Les germes de la mobilité sobre sont dans les changements sociétaux en cours
Le travail que nous avons mené chez OuiShare avec la SNCF en 2015 dans le cadre d’un grand partenariat visait à mieux comprendre comment les mobilités partagées et le train pourraient contribuer efficacement et de manière réaliste à l’atteinte du Facteur 4 dans les transports. Nous l’avons fait d’une manière différente des travaux précédents posant des hypothèses de parts modales dans une logique d’offre qui conduit la demande. Nous sommes partis de travaux effectués par l’équipe de Vincent Kaufmann (EPFL) et d’une enquête client pilotée par MTI Conseil (Bruno Monjaret). L’objectif était de construire plusieurs scénarios basés sur des évolutions sociologiques et sociétales crédibles conduisant à de nouveaux comportements. Notre logique est que ce sont les mutations des modes de vie, des aspirations des structures de travail, et de l’urbanisation des territoires qui seront les véritables drivers des évolutions de nos mobilités. En face de l’évolution de la demande, il doit y avoir une offre de services de transports adaptée : des modes actifs (marche, vélo, véhicules urbains, VAE – Vélo à Assistance Électrique) prioritaires sur tout le territoire, un réseau ferroviaire et de transports en commun traditionnels qui soit efficace et efficient, l’utilisation des voitures de manière partagée pour créer de nouveaux modes de transport efficaces et résilients, des véhicules efficient du point de vue énergétique, avec des émissions de GES minimales. Dans cet ordre de priorité : modes actifs, transports en commun, modes partagés étendant les transports en commun, véhicules efficients.

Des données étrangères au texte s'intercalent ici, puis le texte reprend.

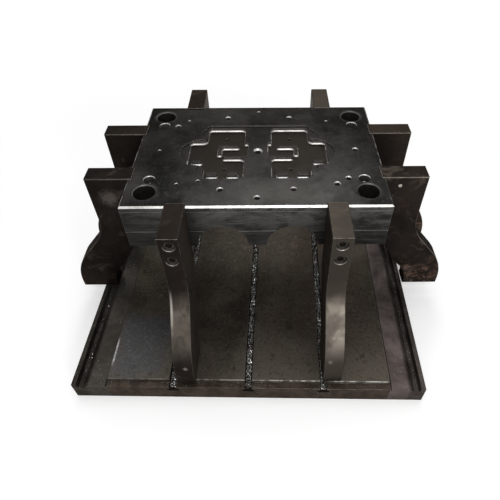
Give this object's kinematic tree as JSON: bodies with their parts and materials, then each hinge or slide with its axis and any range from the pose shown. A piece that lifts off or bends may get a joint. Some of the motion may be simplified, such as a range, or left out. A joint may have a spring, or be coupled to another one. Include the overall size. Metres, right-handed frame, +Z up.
{
  "type": "blow mould",
  "caption": "Steel mould block with a manifold pocket on top and two half-round cavities below, carried by dog-leg legs that stand on a T-slotted table.",
  "frame": {"origin": "middle of the assembly's footprint, at the table's underside", "axes": "+X along the mould block's long side, +Y from the front to the back, +Z up"},
  "size_m": [1.024, 0.8948, 0.444],
  "materials": {
    "block_steel": "milled, oiled",
    "bush_steel": "ground",
    "leg_steel": "reddish-brown scale, worn edges",
    "screw_steel": "oiled",
    "table_iron": "ground, stained",
    "rail_iron": "oily"
  },
  "bodies": {
    "table": {"t_slot_table": "table_iron", "left_gutter_rail": "rail_iron", "left_rail_screws": "screw_steel", "right_gutter_rail": "rail_iron", "right_rail_screws": "screw_steel"},
    "mould": {"mould_block": "block_steel", "leg_set_screw": "screw_steel", "front_left_guide_bush": "bush_steel", "front_right_guide_bush": "bush_steel", "rear_left_guide_bush": "bush_steel", "rear_right_guide_bush": "bush_steel", "front_left_leg": "leg_steel", "front_left_leg_screws": "screw_steel", "front_right_leg": "leg_steel", "front_right_leg_screws": "screw_steel", "rear_left_leg": "leg_steel", "rear_left_leg_screws": "screw_steel", "rear_right_leg": "leg_steel", "rear_right_leg_screws": "screw_steel", "left_front_leg": "leg_steel", "left_front_leg_screws": "screw_steel", "left_rear_leg": "leg_steel", "left_rear_leg_screws": "screw_steel", "right_front_leg": "leg_steel", "right_front_leg_screws": "screw_steel", "right_rear_leg": "leg_steel", "right_rear_leg_screws": "screw_steel"}
  },
  "joints": [
    {"name": "mould_lift", "type": "slide", "parent": "table", "child": "mould", "axis": [0, 0, 1], "range_m": [0, 0.4]}
  ]
}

La bonne nouvelle, c’est que les germes du changement sont présents dans les aspirations actuelles des individus à des modes de vie différents, des mobilités plus actives, une réduction du stress et des contraintes d’une vie excessivement mobile. Notre responsabilité est de protéger ces germes prometteurs des gelées de la fin de l’hiver, et de faire advenir des conditions favorables à un printemps des mobilités qui garantisse la transition énergétique vers une mobilité sobre qui forme un socle pour une future société neutre en carbone.